The latest release from Arkhtinn sees the Prava mainstay sharing space (no pun intended) with American cosmic black metal entity Starless Domain. Arkhtinn's contribution to the split, "Astrofobia", employs John Carpenter-esque synths and four on the floor beats, adding some new tools to Arkhtinn's usual style of atmospheric black metal. On their end, Starless Domain keep their black metal simple with minimalist melodies and hypnotic repetition (and a looped shriek that, frankly, quickly gets tiresome).



Following up the overpowering Soulmare EPs, the second Mahr album sees the project returning to the relative normalcy (for them at least) of 10 minute songs. The aptly titled Maelstrom is a throwback to a time when death and black metal were an impressionistic experience - good luck trying to identify and isolate riffs or lyrics in this reverb-heavy cacophony. But if you're looking to relive the worst fever-drenched drug trip of your life, jump right in.



Not affiliated with the Fallen Empire, Mystískaos, or Prava Kollektiv camps (as far as I know), German project Imperceptum nonetheless shares many similarities - namely, a fondness for atmosphere, dissonance, and songs that stretch into infinity. At its fastest, Entity of Undead Stars (the project's seventh release in four years) replicates the lo-fi obnoxiousness of a second wave rehearsal demo, complete with cymbals dominating the mix, and guitars that are more suggested than recorded. But when the songs slow down to a crawl, the project really comes into its own, emulating the austere death/doom/drone of Ego Depths and Sol.

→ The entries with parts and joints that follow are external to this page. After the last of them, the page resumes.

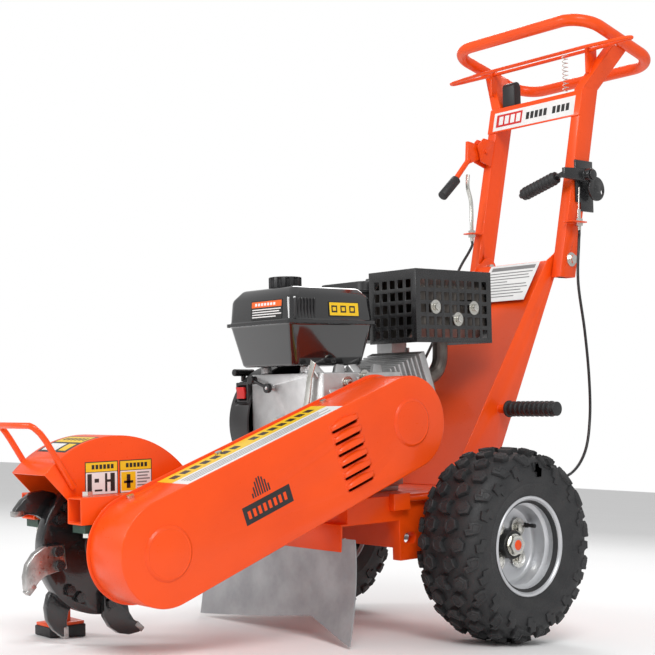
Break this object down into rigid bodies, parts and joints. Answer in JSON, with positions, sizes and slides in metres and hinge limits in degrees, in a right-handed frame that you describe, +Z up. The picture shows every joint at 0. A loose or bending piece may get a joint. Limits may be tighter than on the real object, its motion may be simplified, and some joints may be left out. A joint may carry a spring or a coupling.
{
  "type": "walk-behind stump grinder",
  "caption": "Two-wheeled walk-behind stump grinder with belt-driven cutter wheel, petrol engine, loop handlebar and front stand leg.",
  "frame": {"origin": "on the floor under the middle of the machine's overall box", "axes": "+X to the rear, where the operator stands; -Y to the belt guard's side; +Z up. The chassis leans 5.1 degrees nose-down on its stand"},
  "size_m": [1.4325, 0.673, 1.2824],
  "materials": {
    "orange_paint": "gloss",
    "black_paint": "gloss",
    "black_plastic": "satin",
    "tank_black": "gloss",
    "red_plastic": "gloss",
    "zinc": "bright zinc",
    "steel": "satin",
    "galvanised": "satin",
    "cast_iron": "cast",
    "green_iron": "painted cast",
    "alloy": "cast",
    "silver_paint": "satin",
    "rubber": "matte",
    "tyre": "matte"
  },
  "bodies": {
    "chassis": {"main_frame": "orange_paint", "rear_tower": "orange_paint", "fixed_axle": "steel", "axle_nuts": "zinc", "brake_calipers": "black_paint", "cutter_bearings": "green_iron", "frame_bolts": "zinc", "cutter_hood": "orange_paint", "guard_back_plate": "orange_paint", "belt_guard": "orange_paint", "guard_screws": "zinc", "crankcase": "alloy", "cylinder_head": "alloy", "blower_housing": "black_plastic", "fuel_tank": "tank_black", "air_cleaner": "black_plastic", "carburettor": "alloy", "muffler": "steel", "muffler_guard": "black_paint", "exhaust_elbow": "steel", "chip_deflector": "galvanised", "deflector_clamp": "zinc", "handle_frame": "orange_paint", "handlebar": "orange_paint", "handle_bolts": "zinc", "switch_box": "black_plastic", "brake_bracket": "black_paint", "cable_adjusters": "zinc", "brake_cable": "black_plastic", "toggle_bracket": "orange_paint", "toggle_cable": "black_plastic", "side_grips": "rubber", "drive_belts": "rubber", "belt_tensioner": "orange_paint", "bail_spring": "zinc"},
    "near_wheel": {"near_rim": "silver_paint", "near_tyre": "tyre", "near_hub": "cast_iron"},
    "far_wheel": {"far_rim": "silver_paint", "far_tyre": "tyre", "far_hub": "cast_iron"},
    "cutter": {"cutter_shaft": "steel", "cutter_wheel": "black_paint", "cutter_teeth": "black_paint", "tooth_bolts": "zinc", "cutter_pulley": "cast_iron"},
    "engine_shaft": {"crankshaft": "steel", "clutch_pulley": "cast_iron"},
    "bail_bar": {"bail": "orange_paint"},
    "brake_handle": {"brake_lever": "black_paint", "brake_grip": "rubber"},
    "toggle_handle": {"toggle_lever": "orange_paint", "toggle_grip": "rubber"},
    "stand_leg": {"stand_post": "orange_paint", "stand_foot": "rubber"},
    "stand_clamp": {"stand_screw": "zinc"},
    "starter_pull": {"recoil_handle": "black_plastic"},
    "filler_cap": {"fuel_cap": "black_plastic"},
    "throttle": {"throttle_lever": "black_plastic"},
    "stop_switch": {"engine_switch": "red_plastic"}
  },
  "joints": [
    {"name": "near_wheel_spin", "type": "hinge", "parent": "chassis", "child": "near_wheel", "pos_m": [0.16892, -0.264, 0.1775], "axis": [0, 1, 0], "continuous": true},
    {"name": "far_wheel_spin", "type": "hinge", "parent": "chassis", "child": "far_wheel", "pos_m": [0.16892, 0.264, 0.1775], "axis": [0, 1, 0], "continuous": true},
    {"name": "cutter_spin", "type": "hinge", "parent": "chassis", "child": "cutter", "pos_m": [-0.54444, -0.028, 0.16097], "axis": [0, 1, 0], "continuous": true},
    {"name": "engine_spin", "type": "hinge", "parent": "chassis", "child": "engine_shaft", "pos_m": [-0.0446, 0, 0.38734], "axis": [0, 1, 0], "continuous": true},
    {"name": "bail_squeeze", "type": "hinge", "parent": "chassis", "child": "bail_bar", "pos_m": [0.53208, 0, 1.22597], "axis": [0, 1, 0], "range_deg": [0, 18], "stiffness_Nm_per_rad": 1.5, "springref_deg": -8.59, "deforming": ["bail_spring"]},
    {"name": "brake_squeeze", "type": "hinge", "parent": "chassis", "child": "brake_handle", "pos_m": [0.52684, -0.142, 0.9474], "axis": [0, 1, 0], "range_deg": [0, 30], "stiffness_Nm_per_rad": 2, "springref_deg": -20.05},
    {"name": "toggle_throw", "type": "hinge", "parent": "chassis", "child": "toggle_handle", "pos_m": [0.48325, 0.12, 1.03085], "axis": [0, 1, 0], "range_deg": [0, 95]},
    {"name": "stand_slide", "type": "slide", "parent": "chassis", "child": "stand_leg", "axis": [-0.089, 0, 0.996], "range_m": [0, 0.08]},
    {"name": "stand_screw_turn", "type": "hinge", "parent": "chassis", "child": "stand_clamp", "pos_m": [-0.56191, 0.11, 0.22165], "axis": [0, 1, 0], "range_deg": [0, 180]},
    {"name": "starter_pull_out", "type": "slide", "parent": "chassis", "child": "starter_pull", "axis": [-0.089, 0, 0.996], "range_m": [0, 0.25], "stiffness_N_per_m": 20, "springref_m": -0.02},
    {"name": "filler_cap_turn", "type": "hinge", "parent": "chassis", "child": "filler_cap", "pos_m": [-0.14661, 0.022, 0.63022], "axis": [-0.089, 0, 0.996], "range_deg": [0, 90]},
    {"name": "throttle_set", "type": "hinge", "parent": "chassis", "child": "throttle", "pos_m": [-0.16302, 0.04, 0.44302], "axis": [0.996, 0, 0.089], "range_deg": [-40, 0]},
    {"name": "stop_switch_rock", "type": "hinge", "parent": "chassis", "child": "stop_switch", "pos_m": [-0.15534, 0.129, 0.43568], "axis": [0, 1, 0], "range_deg": [0, 14]}
  ],
  "couplings": [
    {"joint": "engine_spin", "follows": "cutter_spin", "ratio": 1.1482}
  ]
}
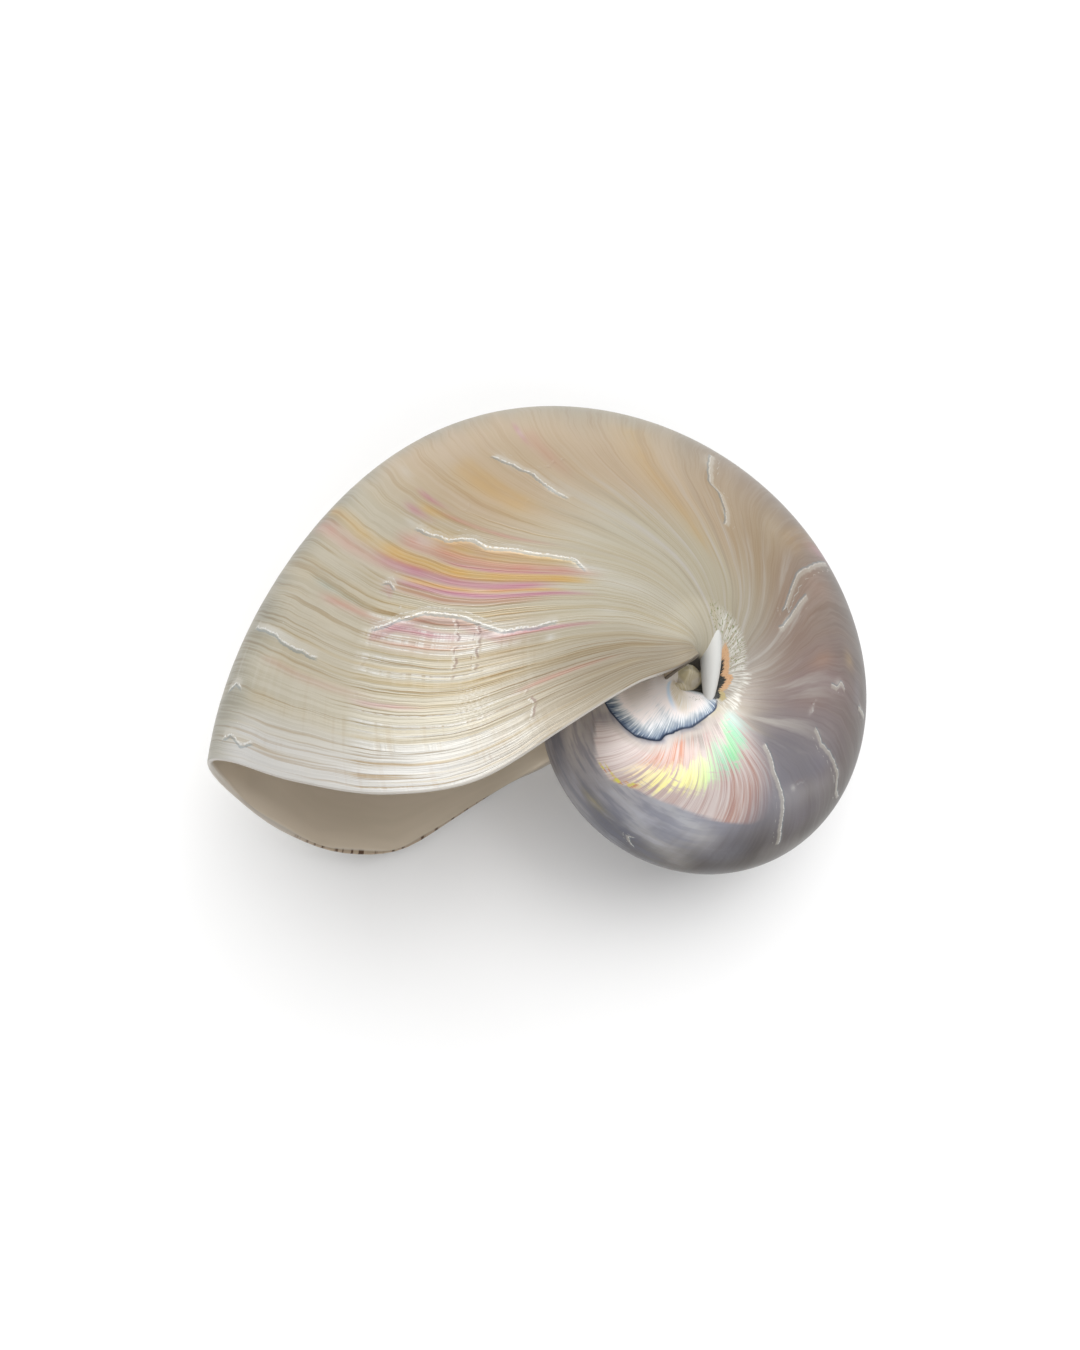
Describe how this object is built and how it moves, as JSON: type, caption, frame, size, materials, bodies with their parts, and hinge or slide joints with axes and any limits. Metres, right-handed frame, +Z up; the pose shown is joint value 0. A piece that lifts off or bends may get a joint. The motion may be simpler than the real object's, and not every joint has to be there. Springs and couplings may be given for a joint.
{
  "type": "nautilus shell",
  "caption": "Polished pearl nautilus shell lying on its flank, a thin coiled wall round an open living chamber with a wide curved mouth.",
  "frame": {"origin": "middle of the bounding box, on the surface that the shell lies on", "axes": "+Z up, away from the surface; +X along the shell's length, from the mouth's keel towards the back of the coil; +Y from the mouth's opening towards the crown of the coil"},
  "size_m": [0.1564, 0.1168, 0.0881],
  "materials": {
    "nacre": "polished nacre, satin to glossy, with fine growth lines and pearly rainbow colours"
  },
  "bodies": {
    "root": {"nautilus_shell": "nacre"}
  },
  "joints": []
}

Yet another project from Déhà (of Slow and DoC friends Acathexis), Silver Knife sees the prolific Belgian multi-instrumentalist collaborating with members of the clandestine Dutch black metal collective Haeresis Noviomagi. As could be expected from the pairing, UNYIELDING / UNSEEING is an enjoyable melodic shoegazing black metal, with the occasional forlorn classical guitar interlude breaking up the icy chord progressions.



Formed by two members of Italian sludge band Grime, Affliction Vector goes to the opposite extreme. The duo's 5 song debut Death Comes Supreme is a storming slice of black/death/thrash, with some nice ride cymbal work guiding the chaos.



I don't think anyone made doom drone as heavy (or as well) as New Zealand's Black Boned Angel. BBA's mainman Campbell Kneale has made a number of releases available for free on his Bandcamp page, including the albums The Endless Coming Into Life and Bliss and Void Inseparable, as well as his collaboration with Nadja. Hours of soul crushing fun.